I'm sure there's an exact way of measuring this, but someone once told me (and it's really stuck in my mind as the right thing to do): If you read something, let it sit in your mind for a few hours or day. Come back and write the article you want to. Whatever information you remember is now yours, it's from your brain, not theirs.
With that in mind, there are a few things to think about.
Is the article you read the ONLY source of this information? If this is the case, linking to the source in the body of text or before/after the article is a good idea. This way your readers can fact-check your information.
Are you summarizing something or did a particular article spark the idea for your post? If you mention it in your article, link to it. Avid readers will want to know, so give credit where its due.
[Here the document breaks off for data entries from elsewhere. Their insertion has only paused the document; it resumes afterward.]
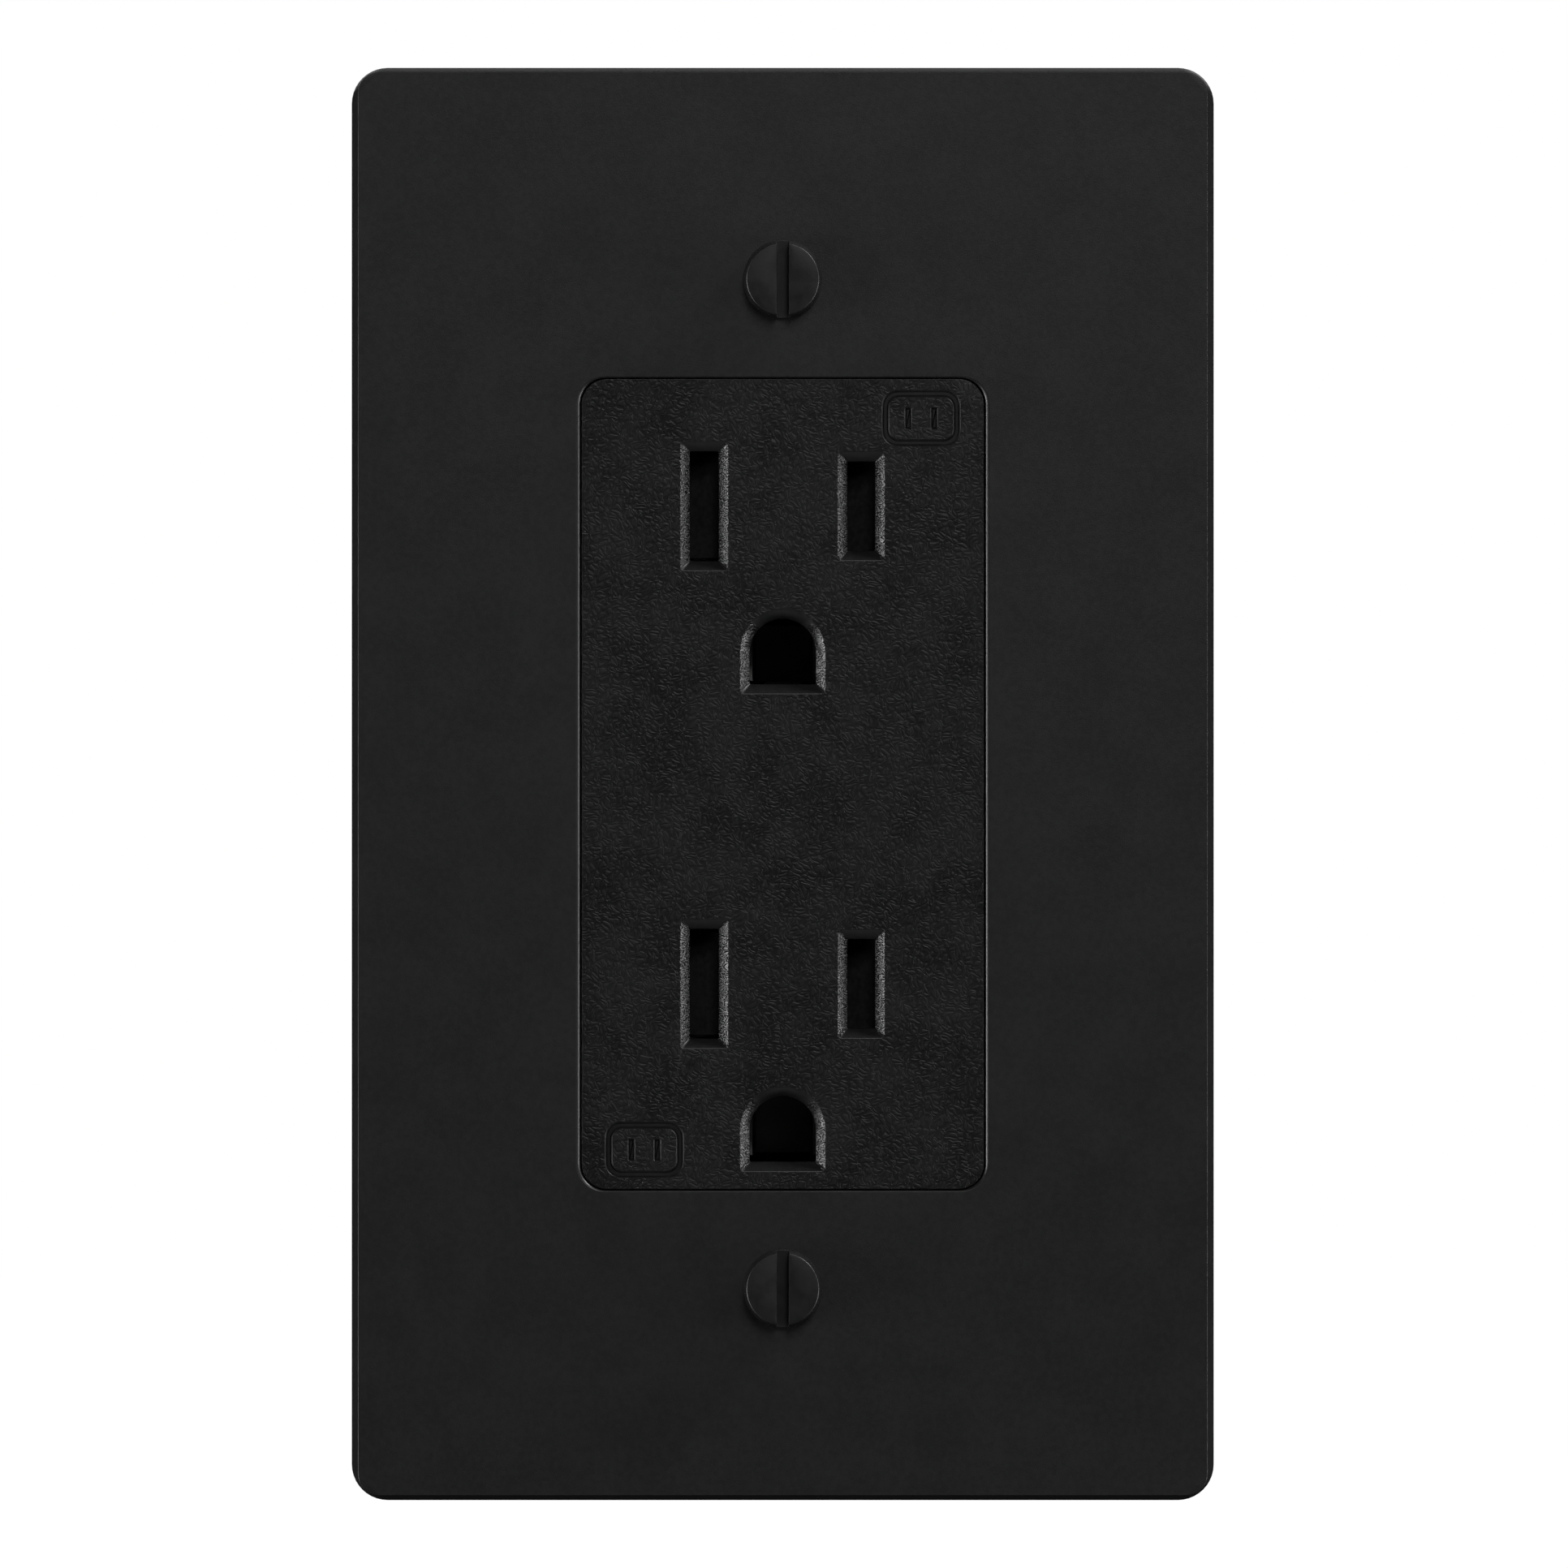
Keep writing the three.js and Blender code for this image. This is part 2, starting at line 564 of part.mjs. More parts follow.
// The slider covers both blade slots. Two blades pushed together on its ramps move it to +X,
// until its windows are behind the slots.
function shutterSlider() {
  const plate = block(
    [SHUTTER.left, SHUTTER.right],
    [SHUTTER.plateFront, SHUTTER.back],
    [-SHUTTER.halfHeight, SHUTTER.halfHeight],
  );
  const { before, crest, after, halfHeight } = SHUTTER_RAMP;
  const foot = SHUTTER.plateFront + 0.4;
  const ramps = BLADE_SLOTS.map(({ x }) =>
    strip(
      [
        [x - before, foot],
        [x - before, SHUTTER.plateFront],
        [x + crest, SHUTTER.front],
        [x + after, SHUTTER.front],
        [x + after, foot],
      ],
      [-halfHeight, halfHeight],
    ),
  );
  const windows = BLADE_SLOTS.map(({ x }) =>
    block(
      [x - SHUTTER.travel - SHUTTER_WINDOW.halfWidth, x - SHUTTER.travel + SHUTTER_WINDOW.halfWidth],
      [SHUTTER.plateFront - REACH, SHUTTER.back + REACH],
      [-SHUTTER_WINDOW.halfHeight, SHUTTER_WINDOW.halfHeight],
    ),
  );
  const pusher = block(
    [SHUTTER_PUSHER.left, SHUTTER_PUSHER.right],
    [SPRING.y - SPRING.coilRadius, SHUTTER.back],
    [SHUTTER_PUSHER.low, -SHUTTER.halfHeight + WELD],
  );
  return join(cut(plate, ...windows), ...ramps, pusher);
}

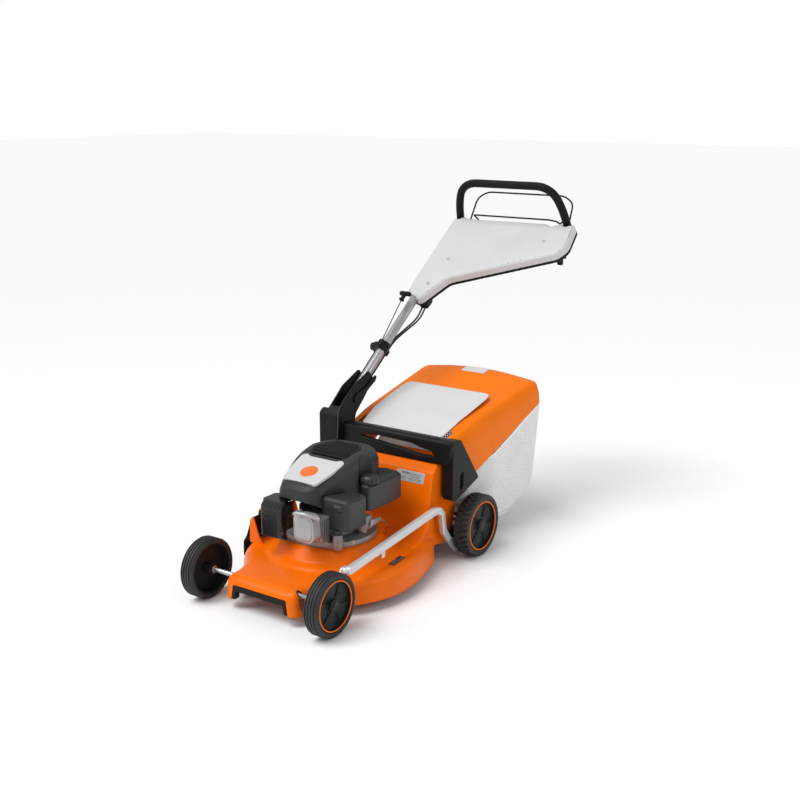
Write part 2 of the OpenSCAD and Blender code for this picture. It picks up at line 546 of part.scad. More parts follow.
// ---------- drive and cutting height ----------
module drive_belt() { color([0.06, 0.06, 0.06]) difference() {
    hull() for (y = [blade_y, wheelbase + 4]) translate([0, y, belt_z - 4.5])
        cylinder(h = 9, r = 39, $fn = 32);
    hull() for (y = [blade_y, wheelbase + 4]) translate([0, y, belt_z - 6])
        cylinder(h = 12, r = 36.6, $fn = 32);
} }
module gearbox() { color([0.3, 0.3, 0.32]) difference() {
    union() {
        bar_x(-48, 42, [wheelbase, rear_axle_z], 11.5);
        slab_x(-30, 30, rounded([[wheelbase - 28, rear_axle_z - 26], [wheelbase - 28, rear_axle_z + 2],
            [wheelbase - 22, rear_axle_z + 7], [wheelbase + 30, rear_axle_z + 7],
            [wheelbase + 34, rear_axle_z - 26]], 6));
        // input shaft and its pulley
        translate([0, wheelbase + 4, rear_axle_z]) cylinder(h = 12, r = 9);
        translate([0, wheelbase + 4, belt_z - 7]) rotate_extrude() polygon([[0, 0], [36, 0], [36, 1.5],
            [29, 5],
            [29, 9], [36, 12.5], [36, 14], [0, 14]]);
    }
    bar_x(-60, 60, [wheelbase, rear_axle_z], axle_r + run_gap);
} }
module drive_shaft() { color("silver") {
    bar_x(-rear_x + 6, rear_x - 6, [wheelbase, rear_axle_z], axle_r);
} }
module rear_cranks() { color([0.2, 0.2, 0.2]) {
    mirror_copy() difference() {
        union() {
            slab_x(tunnel_hw + 7, tunnel_hw + 12, crank_outline(rear_pivot, [wheelbase, rear_axle_z], 16,
                18));
            bar_x(tunnel_hw - 12, tunnel_hw + 12, rear_pivot, pivot_r);
            bar_x(tunnel_hw + 7, tunnel_hw + 25, [wheelbase, rear_axle_z], 13.5);
            slab_x(tunnel_hw + 7, tunnel_hw + 12, crank_outline([wheelbase, rear_axle_z],
                [wheelbase + 44, rear_axle_z], 12, 9));
        }
        bar_x(tunnel_hw, tunnel_hw + 40, [wheelbase, rear_axle_z], axle_r + 2.5);
    }
    slab_x(tunnel_hw + 7, tunnel_hw + 12, crank_outline(rear_pivot, rear_pin, 15, 9));
    bar_x(tunnel_hw + 7, tunnel_hw + 22, rear_pin, pin_r);
    // tie bar that joins both sides and carries the gearbox
    bar_x(-tunnel_hw - 8, tunnel_hw + 8, [wheelbase + 44, rear_axle_z], 6);
    slab_x(-24, 24, rounded([[wheelbase + 34, rear_axle_z - 8], [wheelbase + 34, rear_axle_z + 6],
        [wheelbase + 46, rear_axle_z + 6], [wheelbase + 46, rear_axle_z - 8]], 2));
} }
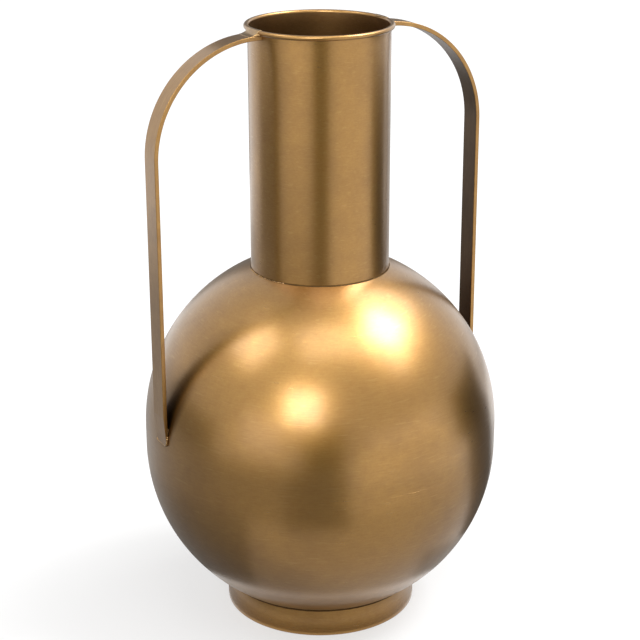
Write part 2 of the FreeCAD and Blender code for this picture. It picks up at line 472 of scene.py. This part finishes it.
def makeLowerBowl():
    radius, inside, step = body["radius"], body["radius"] - body["sheet"], body["step"]
    knuckle = (body["flatRadius"], body["flatHeight"] + body["knuckle"])
    lean = slope(lowCentre, knuckle)
    mitre = body["sheet"] * math.tan(math.radians(body["mitreTurn"]))
    seam, lapTop = body["seamHeight"], body["seamHeight"] + body["lap"]
    profile = [(0, body["flatHeight"]), (body["flatRadius"] / 2, body["flatHeight"])]
    profile += arc(knuckle, body["knuckle"], -90, lean, body["knuckleSteps"])
    profile += arc(lowCentre, radius, lean, 0, body["ballSteps"])[1:]
    profile += [(radius, lowCentre[1] + body["skirt"] / 2), (radius, seam - step)]
    profile += [(radius - step, seam), (radius - step, lapTop)]
    profile += [(inside - step, lapTop), (inside - step, seam - mitre), (inside, seam - step - mitre)]
    profile += arc(lowCentre, inside, 0, lean, body["ballSteps"])
    profile += arc(knuckle, body["knuckle"] - body["sheet"], lean, -90, body["knuckleSteps"])[1:]
    floorInside = body["flatHeight"] + body["sheet"]
    profile += [(body["flatRadius"] / 2, floorInside), (0, floorInside)]
    return turnProfile("lowerBowl", profile, body["turnSteps"])


def collarFold():
    # middle of the bend between the upper bowl and its collar
    radius = body["collarRadius"] + body["collarBend"]
    return (radius, highCentre[1] + math.sqrt((body["radius"] + body["collarBend"]) ** 2 - radius ** 2))


def makeUpperBowl():
    radius, inside, seam = body["radius"], body["radius"] - body["sheet"], body["seamHeight"]
    fold = collarFold()
    lean = slope(highCentre, fold)
    top = fold[1] + body["collar"]
    profile = arc(highCentre, radius, 0, lean, body["ballSteps"])
    profile += arc(fold, body["collarBend"], lean - 180, -180, body["foldStepsOut"])[1:]
    profile += [(body["collarRadius"], top), (body["collarRadius"] - body["sheet"], top)]
    profile += arc(fold, body["collarBend"] + body["sheet"], -180, lean - 180, body["foldStepsIn"])
    profile += arc(highCentre, inside, lean, 0, body["ballSteps"])[1:]
    profile += [(inside, seam), (radius, seam), (radius, seam + body["skirt"] / 2), (radius, highCentre[1])]
    return turnProfile("upperBowl", profile, body["turnSteps"])


lowerBowl = makeLowerBowl()
upperBowl = makeUpperBowl()
seamRing = turnProfile(
    "seamRing",
    [
        (body["radius"], body["seamHeight"] - body["step"]),
        (body["radius"], body["seamHeight"]),
        (body["radius"] - body["step"], body["seamHeight"]),
        (body["radius"], body["seamHeight"] - body["step"]),
    ],
    body["turnSteps"],
)
for piece, node in ((lowerBowl, "lower_bowl"), (upperBowl, "upper_bowl"), (seamRing, "seam_braze")):
    unevenSurface(piece, handMade, body["uneven"])
    smooth(piece)
    finishPiece(piece, node, bodyBrass)
# faces inside the bowls get the painted shade
for piece, centre in ((lowerBowl, lowCentre), (upperBowl, highCentre)):
    faceMaterial(piece, innerShadeBrass, lambda middle, normal: normal.dot(middle - Vector((0, 0, centre[1]))) < 0)
print("bowls made")


# the neck with its curled rim
neck = {
    "radius": 50 * mm,
    "sheet": 1 * mm,
    "top": 442 * mm,
    "curlInside": 0.8 * mm,
    "curlTurn": 288,
    "curlStepsOut": 26,
    "curlStepsIn": 16,
    "gap": 0.05 * mm,
    "turnSteps": 240,
    "wallSteps": 24,
}
curlOutside = neck["curlInside"] + neck["sheet"]
curlCentre = (neck["radius"] + neck["curlInside"], neck["top"] - curlOutside)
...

Does it enhance your article? Sometimes there are some recurring themes on your site, and you find yourself repeating things over and over. I have explained about a million times on this site what affiliate marketing is. If it's crucial that a reader understands what a concept is to get the most out of the current post they're reading, link to a page on your own site or to another site (not your own) to further explain the topic so you don't have to use 400 words explaining it again. Those that are hip to the scene can read with interest, and newbies can take the extra time to read up before continuing.
Linking to other websites is not a big deal. It can actually help you authority in Google and in the eyes of visitors. Above all else, keep your reader in mind. Making a one time sleazy sale is temporarily gratifying. Having a popular website and valuable long term business is much better.